Zambia: Assessment of External Stability

A balance of payments position consistent with external stability is one in which (i) the underlying current account is broadly in line with its equilibrium, i.e., there is no fundamental exchange rate misalignment, and (ii) the capital and financial account does not create risks of abrupt shifts in the capital flows.

Current account and fundamental misalignment. Directly estimating Zambia's equilibrium and underlying current account is complicated by data limitations, including the absence of international investment position data, and structural breaks. Moreover, the long-run current account equilibrium (or norm) is difficult to determine in a commodity-dependent economy, particularly one that is undergoing major structural changes, including in its major export base.
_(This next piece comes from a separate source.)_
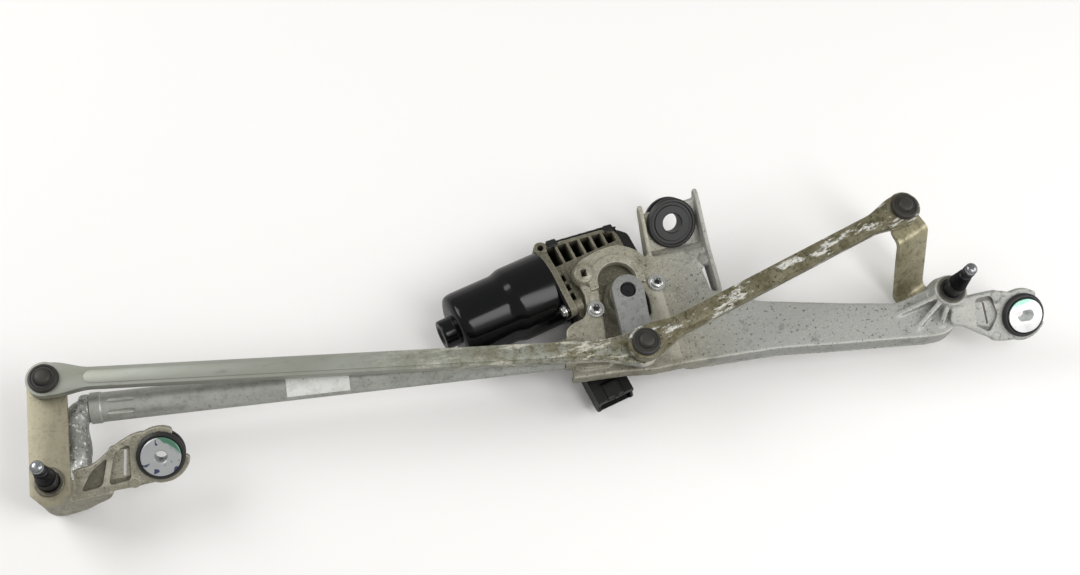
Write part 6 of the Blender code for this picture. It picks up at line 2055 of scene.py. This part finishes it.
@dataclass(frozen=True)
class Link:
    """Stamped steel link: a channel with softly drawn flanks, a pressed rib and two round paddles."""

    start: Point
    end: Point
    start_height: float
    end_height: float
    sheet: float = 2.2
    height: float = 8.0
    paddle: float = 13.0
    half: float = 7.5
    waist: float = 33.0
    above_ball: float = 1.8
    hole: float = 10.1

    def place(self) -> Matrix:
        """The link's frame: X along it, its upper face at zero.

        Returns:
            The frame.
        """
        run = Vector(self.end) - Vector(self.start)
        pitch = math.degrees(math.atan2(self.end_height - self.start_height, run.length))
        return (
            put(*self.start, self.start_height + self.above_ball)
            @ turn(math.degrees(math.atan2(run.y, run.x)), "Z") @ turn(-pitch, "Y"))

    def outline(self) -> Outline:
        """Plan of the link, its waists blended in long curves.

        Returns:
            The outline.
        """
        length = (Vector(self.end) - Vector(self.start)).length
        reach = math.degrees(math.acos(4.0 / self.paddle))
        upper = []
        for i in range(13):
            t = i / 12
            blend = t * t * (3 - 2 * t)
            tangent = self.paddle * math.sin(math.radians(reach))
            upper.append((5 + (self.waist - 5) * t, tangent + (self.half - tangent) * blend))
        left = arc((0, 0), self.paddle, reach, 360 - reach, 32)
        right = arc((length, 0), self.paddle, reach - 180, 180 - reach, 32)
        return (left + [(x, -y) for x, y in upper] + [(length - x, -y) for x, y in reversed(upper)] + right
                + [(length - x, y) for x, y in upper] + [(x, y) for x, y in reversed(upper)])

    def steel(self) -> Solid:
        """The stamped link.

        Returns:
            The link.
        """
        length = (Vector(self.end) - Vector(self.start)).length
        outline, place = self.outline(), self.place()
        shell = slab([outline], -self.height, 0, edge=1.9)
        room = slab([inset(outline, self.sheet)], -self.height - 3, -self.sheet, edge=0.8)
        rib_half = length / 2 - self.waist
        rib = slab([oblong(rib_half, 5.0, 16)], -1, 0.5, put(length / 2, 0, 0), 0.48)
        holes = [drum(self.hole, -12, 4), drum(self.hole, -12, 4, put(length, 0, 0))]
        piece = carved(carved(shell, [rib], Work.JOIN), [room, *holes])
        piece.data.transform(place)
        return piece


@dataclass(frozen=True)
class Linkage(Assembly):
    """Crank, two links with their nylon sockets, two levers and two knurled spindles."""

    lower: float = 9.0
    upper: float = 20.5
    shaft_hole: float = 6.3
    pin_hole: float = 5.2
    left: float = 7.8
    right: float = 20.3
    crank_bottom: float = -6.0
    crank_top: float = 1.0

    def crank(self) -> None:
        """Forged crank with its splined shaft end and its double ball stud."""
        radius, angle = self.layout.crank
        shaft, pin = put(*self.layout.shaft), put(*self.layout.pin())
        outline = rotated(capsule(radius, 12.5, 11, 40), angle, self.layout.shaft)
        arm = slab([outline], self.crank_bottom, self.crank_top, edge=1.0)
        arm = carved(arm, [drum(self.shaft_hole, -10, 8, shaft), drum(self.pin_hole, -10, 8, pin)])
        publish(arm, "forged_crank", "crank", self.finishes.crank, ["crank_arm"])
        stud = Ball().stud(1.3, [self.upper, self.lower], self.crank_bottom, pin)
        publish(
            stud, "double_ball_stud", "crank", self.finishes.bright_steel, ["crank_ball_stud"])

    def links(self) -> None:
        """Both links, their sockets and the lever studs."""
        pin, cap = self.layout.pin(), Cap()
        left, right = self.layout.left_ball(), self.layout.right_ball()
        first = Link(left, pin, self.left, self.lower)
        second = Link(pin, right, self.upper, self.right)
        finishes = self.finishes
        for name, link, slot, finish in (("left_link", first, "grey_steel", finishes.left_link),
                                         ("right_link", second, "olive_steel", finishes.right_link)):
            publish(link.steel(), name + "_steel", name, finish, [name + "_bar"])
        for name, body, ball, domed, place, node in (
                ("left_cap", "left_link", self.left, True, left, "left_outer_socket"),
                ("lower_crank_socket", "left_link", self.lower, False, pin, "left_crank_socket"),
                ("crank_cap", "right_link", self.upper, True, pin, "right_crank_socket"),
                ("right_cap", "right_link", self.right, True, right, "right_outer_socket")):
            publish(cap.socket(ball, domed, put(*place)), name, body, finishes.cap, [node])
        for side, foot, ball, place in (
            (Side.LEFT, -0.2, self.left, left), (Side.RIGHT, 12.3, self.right, right)):
            stud = Ball().stud(foot, [ball], None, put(*place))
            publish(stud, f"{side.value}_stud", f"{side.value}_link", finishes.bright_steel,
                    [f"{side.value}_ball_stud"])

    def levers(self) -> None:
        """The flat left lever and the twice-bent right one."""
        length, angle = self.layout.left_lever
        tail = [(-17, -5), (-8, -14), (length, -14)]
        outline = tail + arc((length, 0), 14, -80, 80, 32) + [(x, -y) for x, y in reversed(tail)]
        plate = slab([rotated(outline, angle)], -4.5, -0.5, edge=0.6)
        plate = carved(plate, [drum(self.shaft_hole, -8, 4)])
        publish(
            plate, "flat_left_lever", "left_lever", self.finishes.left_lever,
            ["left_lever_plate"])
        length, angle = self.layout.right_lever
        side = [(-23, -57), (27, -57), (53, 8), (84, 8), (84, 12), (50.3, 12), (24.3, -53), (-23, -53)]
        heading = put(self.layout.spacing, 0) @ turn(angle, "Z")
        bent = slab([filleted(side, 5, steps=6)], -18, 18, heading @ turn(90, "X"))
        plan_points = arc((0, 0), 13, 90, 270, 40) + arc((length, 0), 11.5, -80, 90, 40)
        plan = slab(
            [plan_points + filleted([(68, 13), (61, 17), (45, 17.5), (24, 16.5), (10, 13.2)], 5)], -60, 20,
            heading)
        bent = edged(carved(bent, [plan], Work.KEEP_INSIDE), 0.5, 2, 50)
        bent = carved(bent, [drum(self.shaft_hole, -60, -50, put(self.layout.spacing, 0))])
        publish(
            bent, "bent_right_lever", "right_lever", self.finishes.right_lever,
            ["right_lever_plate"])

    def spindle(self, side: Side, foot: float, bottom: float) -> None:
        """A spindle: shaft and collar, knurled cone, thread and bright tip.

        Args:
            side: Which end of the linkage.
            foot: Where its collar starts.
            bottom: Where its shaft ends.
        """
        place = put(0, 0) if side is Side.LEFT else put(self.layout.spacing, 0)
        body = f"{side.value}_lever"
        shaft = [
            (0, 30.4), (4.2, 30.4), (4.6, 30), (4.6, 14.6), (7.0, 14.6), (7.4, 14.2), (7.4, foot), (6, foot),
            (6, bottom + 0.6), (5.4, bottom), (0, bottom)]
        cone = knurl_tree().grow(
            {
                "Ridges": 32, "Top Radius": 5.4, "Bottom Radius": 7.2, "Height": 15.0, "Depth": 0.9,
                "Finish": self.finishes.dark_steel}, place=place @ put(0, 0, 15))
        thread = thread_tree().grow({"Turns": 9.0, "Radius": 4.45, "Height": 10.5, "Ridge": 0.5,
                                     "Finish": self.finishes.dark_steel}, place=place @ put(0, 0, 30.8))
        core = turned([(0, 44.2), (4.35, 44.2), (4.35, 29.6), (0, 29.6)], place)
        whole = merged([turned(shaft, place), cone, thread, core])
        publish(
            whole, f"{side.value}_spindle_steel", body, self.finishes.dark_steel,
            [f"{side.value}_spindle"])
        tip = [(0, 46), (1.6, 45.9), (3, 45.4), (4.1, 44.4), (4.7, 43.2), (4.8, 41.6), (4.4, 41.2), (0, 41.2)]
        publish(
            turned(tip, place), f"{side.value}_spindle_tip", body, self.finishes.bright_steel)

    def spindles(self) -> None:
        """Both spindles with their rings and washers."""
        self.spindle(Side.LEFT, -0.2, -59.6)
        self.spindle(Side.RIGHT, 0.6, -59.6)
        right = put(self.layout.spacing, 0)
        for name, node, place, corners, round_off in (
            (
                "left_ring", "left_spindle_ring", None, [(7.7, 2.8), (10.7, 2.8), (10.7, -0.2), (7.7, -0.2)],
                0.5),
            (
                "right_washer", "right_spindle_washer", right,
                [(9.4, 0.5), (11.4, 0.5), (11.4, -0.7), (9.4, -0.7)], 0.3)):
            publish(turned(filleted(corners, round_off), place, True), name, name.split("_")[0] + "_lever",
                    self.finishes.washer, [node])
        seal = filleted([(7.5, 0.5), (9.5, 0.2), (9.5, -0.7), (7.5, -0.7)], 0.2)
        publish(turned(seal, right, True), "right_seal", "right_lever", self.finishes.rubber)

    def build(self) -> None:
        """Makes and dresses the linkage."""
        self.crank()
        self.links()
        self.levers()
        self.spindles()


@dataclass(frozen=True)
class Inside:
    """The frame's own meshes that stay as they are and only get their finishes."""

    finishes: Finishes

    def build(self) -> None:
        """Dresses the pieces inside the motor, the gearbox and the bosses."""
        steel, bronze = self.finishes.dark_steel, self.finishes.bronze
        dress = {
            self.finishes.rubber: ["cover_seal"],
            bronze: [
                "output_bush", "left_upper_bush", "left_lower_bush", "right_upper_bush", "right_lower_bush",
                "rear_bearing", "front_bearing", "worm_end_bearing"],
            self.finishes.ferrite: ["upper_magnet", "lower_magnet"], self.finishes.plastic: ["brush_holder"],
            self.finishes.carbon: ["front_brush", "rear_brush"],
            steel: ["armature_shaft", "output_shaft", "left_circlip"],
            self.finishes.laminations: ["armature_core"],
            self.finishes.copper: ["armature_winding", "commutator"], self.finishes.acetal: ["worm_wheel"],
            self.finishes.washer: ["output_washer", "right_thrust_washer"],
        }
        for finish, names in dress.items():
            for name in names:
                for slot in frame["nodes"][name].material_slots:
                    slot.material = finish
            LOG.info("%s on %s", finish.name, ", ".join(names))


@dataclass(frozen=True)
class Studio:
    """Pale floor, soft lamps and the camera at the photograph's angle."""

    eye: tuple[float, float, float] = (-0.20543, -0.35817, 1.13277)
    sensor: float = 36.0
    right: tuple[float, float, float] = (0.96445, -0.24635, 0.09559)
    up: tuple[float, float, float] = (0.19580, 0.90915, 0.36756)
    lens: float = 50.0
    floor: str = "FAF9F8"
    shaded_floor: str = "CBCACA"
    floor_reach: float = 6.0
    aim: tuple[float, float, float] = (0.05, 0.0, 0.0)
    sky_colour: str = "F3F2EF"
    sky_strength: float = 0.5
    lamps: tuple[tuple[str, tuple[float, float, float], Point, float], ...] = (
        ("left_softbox", (-1.3, 0.9, 1.3), (1.2, 1.0), 17.0),
        ("right_softbox", (1.6, -0.5, 1.0), (1.2, 1.0), 11.0),
        ("can_softbox", (0.48, -0.57, 1.24), (0.32, 1.1), 6.2))

    def camera(self) -> None:
        """Sets up the camera."""
        data = bpy.data.cameras.new("photo_camera")
        data.lens, data.sensor_width, data.clip_start = self.lens, self.sensor, 0.01
        held = linked(data)
        right, up = Vector(self.right).normalized(), Vector(self.up).normalized()
        back = right.cross(up).normalized()
        held.matrix_world = Matrix(
            (
                (right.x, up.x, back.x, self.eye[0]), (right.y, up.y, back.y, self.eye[1]),
                (right.z, up.z, back.z, self.eye[2]), (0, 0, 0, 1)))
        bpy.context.scene.camera = held

    def lamp(self, name: str, place: Sequence[float], size: Point, power: float) -> None:
        """Adds a soft lamp that faces the object.

        Args:
            name: Its name.
            place: Where it hangs.
            size: Its width and height in metres.
            power: Its power in watts.
        """
        data = bpy.data.lights.new(name, "AREA")
        data.shape, data.size, data.size_y, data.energy = "RECTANGLE", size[0], size[1], power
        held = linked(data)
        held.location = place
        held.rotation_euler = (Vector(self.aim) - Vector(place)).to_track_quat("-Z", "Y").to_euler()

    def ground(self) -> None:
        """Lays the floor, which looks nearly white to the camera only."""
        mesh = bpy.data.meshes.new("studio_floor")
        far = self.floor_reach
        mesh.from_pydata([(-far, -far, 0), (far, -far, 0), (far, far, 0), (-far, far, 0)], [], [(0, 1, 2, 3)])
        paper = Ground("white_studio_paper")
        seen = add(paper.tree, "ShaderNodeLightPath", output="Is Camera Ray")
        colour = add(
            paper.tree, "ShaderNodeMix", {0: seen, 6: linear(self.shaded_floor), 7: linear(self.floor)}, 2,
            data_type="RGBA")
        mesh.materials.append(paper.done(Base_Color=colour, Roughness=0.9))
        linked(mesh)

    def sky(self) -> None:
        """Sets the even light of the room and the plain view transform."""
        world = bpy.context.scene.world or bpy.data.worlds.new("studio")
        bpy.context.scene.world = world
        world.use_nodes = True
        light = world.node_tree.nodes["Background"].inputs
        light["Color"].default_value = linear(self.sky_colour)
        light["Strength"].default_value = self.sky_strength
        bpy.context.scene.view_settings.view_transform = "Standard"

    def build(self) -> None:
        """Sets up floor, lamps, sky and camera."""
        self.ground()
        for lamp in self.lamps:
            self.lamp(*lamp)
        self.sky()
        self.camera()


def main() -> None:
    """Dresses the whole motor and sets up its studio."""
    layout = Layout()
    finishes = Finishes()
    for assembly in (
        LeftPivot(layout, finishes), MotorFrame(layout, finishes), FrameTube(layout, finishes),
        Gearbox(layout, finishes), MotorCan(layout, finishes), Mounts(layout, finishes),
        Screws(layout, finishes), Linkage(layout, finishes), Inside(finishes), Studio()):
        assembly.build()
        LOG.info("%s done", type(assembly).__name__)


if __name__ == "__main__":
    logging.basicConfig(level=logging.INFO, format="%(name)s: %(message)s")
    main()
The exchange rate therefore is assessed by (i) analyzing the relationship between the real effective exchange rate (REER) and a set of fundamental macroeconomic variables; (ii) assessing the exchange rate policy framework; and (iii) assessing the sustainability of domestic financial policies.

  • Equilibrium REER. Estimation of the equilibrium REER for the period 1986-2006 found that the long-run behavior of the REER is explained by the terms of trade and openness to trade. The estimates indicate that the REER appreciation in recent years is consistent with an appreciation of the equilibrium exchange rate, driven mainly by the large increase in copper prices. In the first half of 2007, the REER was 3 percent above the estimated equilibrium REER. Assessment: the current exchange rate does not appear fundamentally misaligned.

  • Exchange rate policy. The exchange rate is determined in the interbank foreign exchange market, with intervention by the BoZ confined to keeping market conditions orderly and meeting its international reserves target. Since Zambia is a recipient of sizeable aid inflows, the BoZ can accumulate international reserves without intervening directly in the foreign exchange market if it does not sell all of the aid inflows. Assessment: the exchange rate broadly reflects market conditions and no important market restrictions can be identified.

  • Domestic policies. The fiscal position is sustainable and is supported by a projected primary deficit of 1.1 percent of GDP in 2007 and expected medium-term real GDP growth of 6 percent. A firm monetary policy has supported a declining trend in inflation. While keeping macroeconomic stability and continuing with structural reforms are expected to generate productivity gains and REER appreciation, all else being equal, the exchange rate adjustment is expected to be very gradual. Assessment: fiscal and monetary policies are consistent with domestic stability and internal balance.

Capital and financial accounts and external stability. Private capital inflows are related primarily to foreign direct investment in mining. Since 2005, some portfolio inflows into public securities have also taken place. However, only about 15 percent of government securities (corresponding to about one-fourth of international reserves) are foreign held and largely in securities with maturities of more than one year. There is no significant secondary market for government securities. Assessment: the current structure of Zambia's capital and financial account suggests a relatively low risk of external instability.